Ainsi, le droit de provoquer une décision collective consacré en 2022 a été complété par le « droit de contester une décision collective » ouvrant un champ d’action de l’usufruitier bien plus large dans la mesure où même en l’absence du droit de vote celui-ci pourra contester la décision que ne lui serait pas favorable au motif que celle-ci aurait une incidence directe sur son droit de jouissance.
L’usufruitier acquiert ici une indéniable puissance dans la mesure où cet arrêt écarte la clause statutaire qui tente d’encadrer le droit de contestation de l’usufruitier dont le fondement se situe à l’article 578 du Code civil et qui ne semble pas pouvoir être limité par une convention issue du droit des sociétés, ouvrant une interrogation sur son caractère d’ordre public. Sous réserve de la démonstration de l’incidence directe sur la jouissance du bien, le pouvoir de l’usufruitier ne connaitrait donc de limite que dans le devoir de maintenir la substance des biens grevés de son usufruit.
Alors que la privation de la qualité d’associé semblait venir restreindre les droits de l’usufruitier qui se voyait dépourvu de droits sociaux, cette décision vient renforcer l’exercice de son droit de jouissance qui lui permettra d’agir contre toute décision y portant atteinte. Nous relevons ici l’émergence d’un droit d’ordre public de l’usufruitier puisqu’il semble ne pas pouvoir être contraint par convention.

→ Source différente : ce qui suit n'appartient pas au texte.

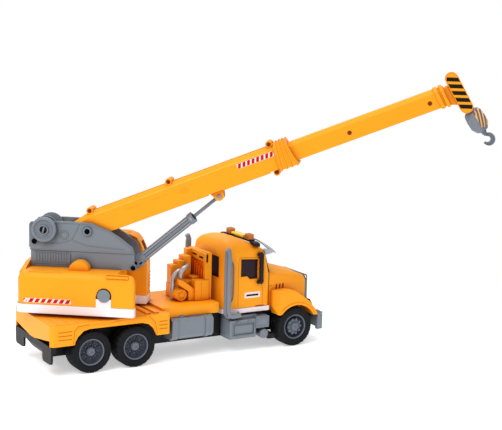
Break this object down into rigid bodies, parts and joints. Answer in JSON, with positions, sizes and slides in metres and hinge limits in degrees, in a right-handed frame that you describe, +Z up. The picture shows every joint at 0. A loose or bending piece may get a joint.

Cette jurisprudence, dont il conviendra d’être attentif aux suites doit être mise en perspective avec la répartition conventionnelle des prérogatives entre usufruitier et nu-propriétaire notamment lorsque celle-ci est contrainte par le dispositif fiscal du « pacte Dutreil ». La limitation des droits de vote de l’usufruitier qui y est imposée pourrait être contredite par le droit de l’usufruitier de contester les décisions adoptées par le nu-propriétaire. Charge aux praticiens d’attirer l’attention des clients sur le sujet et d’apporter un conseil pour une gouvernance adaptée à la situation.